--- MATERIAL SHOWN ---

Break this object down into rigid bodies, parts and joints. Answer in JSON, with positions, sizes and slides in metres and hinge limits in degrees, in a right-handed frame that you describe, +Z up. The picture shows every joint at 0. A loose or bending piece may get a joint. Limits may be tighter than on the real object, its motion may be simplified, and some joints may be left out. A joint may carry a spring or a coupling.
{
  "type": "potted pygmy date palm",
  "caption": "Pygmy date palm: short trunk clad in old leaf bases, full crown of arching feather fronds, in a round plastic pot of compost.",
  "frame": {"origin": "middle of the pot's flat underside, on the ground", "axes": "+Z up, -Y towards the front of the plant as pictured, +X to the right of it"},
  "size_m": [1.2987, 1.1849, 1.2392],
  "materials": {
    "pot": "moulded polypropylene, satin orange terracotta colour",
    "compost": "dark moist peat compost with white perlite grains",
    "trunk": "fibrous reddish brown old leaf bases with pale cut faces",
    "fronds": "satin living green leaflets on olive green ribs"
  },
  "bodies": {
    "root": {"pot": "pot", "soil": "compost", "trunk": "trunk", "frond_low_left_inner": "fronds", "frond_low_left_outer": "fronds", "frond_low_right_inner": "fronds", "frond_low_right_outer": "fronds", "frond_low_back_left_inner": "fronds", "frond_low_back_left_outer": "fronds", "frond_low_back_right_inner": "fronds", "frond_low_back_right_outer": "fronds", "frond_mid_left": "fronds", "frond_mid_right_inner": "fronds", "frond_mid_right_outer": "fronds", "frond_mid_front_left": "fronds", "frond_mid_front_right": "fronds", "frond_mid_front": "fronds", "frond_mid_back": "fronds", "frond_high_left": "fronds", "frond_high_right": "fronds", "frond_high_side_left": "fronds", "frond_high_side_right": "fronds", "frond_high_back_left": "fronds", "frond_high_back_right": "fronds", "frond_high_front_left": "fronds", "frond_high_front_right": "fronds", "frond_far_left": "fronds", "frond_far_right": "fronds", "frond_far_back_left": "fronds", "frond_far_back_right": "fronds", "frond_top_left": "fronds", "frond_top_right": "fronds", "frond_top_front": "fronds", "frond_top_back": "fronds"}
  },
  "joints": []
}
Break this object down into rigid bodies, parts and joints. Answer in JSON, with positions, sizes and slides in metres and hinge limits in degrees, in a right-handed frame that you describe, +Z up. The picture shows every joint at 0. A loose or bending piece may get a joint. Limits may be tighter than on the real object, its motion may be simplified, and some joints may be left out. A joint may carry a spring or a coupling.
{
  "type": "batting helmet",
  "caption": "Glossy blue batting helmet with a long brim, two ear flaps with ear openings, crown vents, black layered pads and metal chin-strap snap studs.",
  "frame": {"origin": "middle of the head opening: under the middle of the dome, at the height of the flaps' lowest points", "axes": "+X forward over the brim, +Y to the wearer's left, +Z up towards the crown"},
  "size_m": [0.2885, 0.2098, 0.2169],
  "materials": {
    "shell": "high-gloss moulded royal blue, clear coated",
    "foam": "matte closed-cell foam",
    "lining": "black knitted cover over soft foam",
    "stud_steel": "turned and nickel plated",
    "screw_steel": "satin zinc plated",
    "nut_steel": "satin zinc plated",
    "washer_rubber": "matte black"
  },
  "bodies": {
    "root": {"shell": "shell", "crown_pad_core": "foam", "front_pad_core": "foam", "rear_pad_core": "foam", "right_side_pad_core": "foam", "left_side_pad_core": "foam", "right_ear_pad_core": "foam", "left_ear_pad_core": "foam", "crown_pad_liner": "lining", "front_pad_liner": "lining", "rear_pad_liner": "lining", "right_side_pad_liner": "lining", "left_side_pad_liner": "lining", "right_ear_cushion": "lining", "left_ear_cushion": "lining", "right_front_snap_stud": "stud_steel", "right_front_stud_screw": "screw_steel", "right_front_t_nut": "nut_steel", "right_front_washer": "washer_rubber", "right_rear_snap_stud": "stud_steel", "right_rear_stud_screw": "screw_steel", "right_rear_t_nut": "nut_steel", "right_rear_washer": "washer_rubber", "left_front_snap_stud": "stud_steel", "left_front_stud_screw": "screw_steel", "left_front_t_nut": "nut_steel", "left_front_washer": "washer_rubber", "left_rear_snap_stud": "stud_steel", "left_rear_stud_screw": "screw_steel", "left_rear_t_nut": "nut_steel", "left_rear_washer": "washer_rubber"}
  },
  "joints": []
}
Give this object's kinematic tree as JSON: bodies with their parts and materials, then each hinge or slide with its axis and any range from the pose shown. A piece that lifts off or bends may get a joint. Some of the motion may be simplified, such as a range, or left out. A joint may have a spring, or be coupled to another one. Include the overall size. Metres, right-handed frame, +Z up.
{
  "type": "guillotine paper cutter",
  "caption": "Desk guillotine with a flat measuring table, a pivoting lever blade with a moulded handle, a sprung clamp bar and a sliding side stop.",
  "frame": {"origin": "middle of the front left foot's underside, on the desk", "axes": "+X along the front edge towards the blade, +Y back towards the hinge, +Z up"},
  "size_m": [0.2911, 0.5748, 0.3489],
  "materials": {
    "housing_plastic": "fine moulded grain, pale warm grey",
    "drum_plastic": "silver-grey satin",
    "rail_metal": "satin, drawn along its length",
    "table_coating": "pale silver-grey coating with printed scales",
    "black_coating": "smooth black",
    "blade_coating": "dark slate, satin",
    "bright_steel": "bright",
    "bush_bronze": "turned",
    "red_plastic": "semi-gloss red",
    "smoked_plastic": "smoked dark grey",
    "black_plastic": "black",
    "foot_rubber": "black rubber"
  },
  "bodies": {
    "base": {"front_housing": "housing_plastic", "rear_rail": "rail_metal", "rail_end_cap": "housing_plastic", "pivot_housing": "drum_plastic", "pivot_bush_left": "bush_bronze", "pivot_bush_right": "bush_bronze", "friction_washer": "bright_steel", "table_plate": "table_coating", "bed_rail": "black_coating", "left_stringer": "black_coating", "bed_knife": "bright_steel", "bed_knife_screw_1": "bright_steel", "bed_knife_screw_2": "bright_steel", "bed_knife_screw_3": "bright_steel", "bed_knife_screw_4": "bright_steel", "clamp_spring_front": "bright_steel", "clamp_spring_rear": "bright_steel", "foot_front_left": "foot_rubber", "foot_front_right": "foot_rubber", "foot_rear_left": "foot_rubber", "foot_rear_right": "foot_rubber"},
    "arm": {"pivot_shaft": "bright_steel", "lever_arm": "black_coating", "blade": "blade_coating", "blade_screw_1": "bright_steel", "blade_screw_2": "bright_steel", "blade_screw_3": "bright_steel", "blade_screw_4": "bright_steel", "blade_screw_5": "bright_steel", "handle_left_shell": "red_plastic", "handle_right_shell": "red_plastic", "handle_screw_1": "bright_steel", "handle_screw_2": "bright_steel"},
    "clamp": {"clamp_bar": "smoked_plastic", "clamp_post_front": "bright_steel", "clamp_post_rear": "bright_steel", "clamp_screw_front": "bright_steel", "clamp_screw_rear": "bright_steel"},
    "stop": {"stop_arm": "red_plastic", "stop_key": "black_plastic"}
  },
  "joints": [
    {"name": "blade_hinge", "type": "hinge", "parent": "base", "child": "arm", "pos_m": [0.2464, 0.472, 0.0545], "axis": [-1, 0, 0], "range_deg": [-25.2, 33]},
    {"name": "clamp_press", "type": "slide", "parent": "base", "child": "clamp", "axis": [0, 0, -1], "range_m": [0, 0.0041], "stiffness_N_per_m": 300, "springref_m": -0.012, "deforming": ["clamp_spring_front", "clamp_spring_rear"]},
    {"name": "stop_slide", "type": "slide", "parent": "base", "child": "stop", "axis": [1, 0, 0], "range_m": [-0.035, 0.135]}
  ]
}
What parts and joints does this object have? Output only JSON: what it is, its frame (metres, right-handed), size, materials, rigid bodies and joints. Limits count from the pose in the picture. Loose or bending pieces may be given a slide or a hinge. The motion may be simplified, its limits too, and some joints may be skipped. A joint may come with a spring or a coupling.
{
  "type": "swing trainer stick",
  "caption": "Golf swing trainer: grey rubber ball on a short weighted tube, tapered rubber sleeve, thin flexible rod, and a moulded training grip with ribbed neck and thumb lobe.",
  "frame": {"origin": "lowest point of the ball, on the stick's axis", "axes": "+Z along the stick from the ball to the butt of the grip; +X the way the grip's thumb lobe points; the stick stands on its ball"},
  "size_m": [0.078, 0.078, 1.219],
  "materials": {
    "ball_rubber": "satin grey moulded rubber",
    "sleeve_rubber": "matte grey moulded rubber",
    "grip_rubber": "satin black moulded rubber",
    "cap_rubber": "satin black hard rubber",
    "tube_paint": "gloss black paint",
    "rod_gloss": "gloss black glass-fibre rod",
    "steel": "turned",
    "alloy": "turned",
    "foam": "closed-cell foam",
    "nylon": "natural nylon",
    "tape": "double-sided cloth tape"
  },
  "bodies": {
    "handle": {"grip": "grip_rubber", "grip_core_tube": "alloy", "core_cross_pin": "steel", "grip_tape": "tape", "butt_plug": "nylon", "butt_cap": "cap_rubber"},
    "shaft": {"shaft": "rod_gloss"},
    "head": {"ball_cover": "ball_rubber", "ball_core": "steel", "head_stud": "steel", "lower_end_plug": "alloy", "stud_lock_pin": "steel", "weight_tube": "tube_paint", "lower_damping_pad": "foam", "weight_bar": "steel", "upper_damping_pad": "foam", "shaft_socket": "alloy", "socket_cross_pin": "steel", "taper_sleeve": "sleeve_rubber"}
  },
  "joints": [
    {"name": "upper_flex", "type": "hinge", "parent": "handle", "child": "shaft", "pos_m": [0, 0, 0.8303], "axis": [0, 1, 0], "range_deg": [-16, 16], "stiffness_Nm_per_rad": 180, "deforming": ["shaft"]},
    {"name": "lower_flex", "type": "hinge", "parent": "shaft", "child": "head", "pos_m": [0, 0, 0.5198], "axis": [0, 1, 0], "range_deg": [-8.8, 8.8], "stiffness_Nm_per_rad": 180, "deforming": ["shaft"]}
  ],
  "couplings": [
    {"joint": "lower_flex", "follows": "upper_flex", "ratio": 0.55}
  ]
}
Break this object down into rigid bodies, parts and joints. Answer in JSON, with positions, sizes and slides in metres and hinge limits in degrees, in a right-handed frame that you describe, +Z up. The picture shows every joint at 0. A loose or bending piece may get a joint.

---

• _AIM OF THE TASK_: Look through the material above and pick out each line holding the word "pose".

• _FINAL RESULT_:
Give this object's kinematic tree as JSON: bodies with their parts and materials, then each hinge or slide with its axis and any range from the pose shown. A piece that lifts off or bends may get a joint. Some of the motion may be simplified, such as a range, or left out. A joint may have a spring, or be coupled to another one. Include the overall size. Metres, right-handed frame, +Z up.
What parts and joints does this object have? Output only JSON: what it is, its frame (metres, right-handed), size, materials, rigid bodies and joints. Limits count from the pose in the picture. Loose or bending pieces may be given a slide or a hinge. The motion may be simplified, its limits too, and some joints may be skipped. A joint may come with a spring or a coupling.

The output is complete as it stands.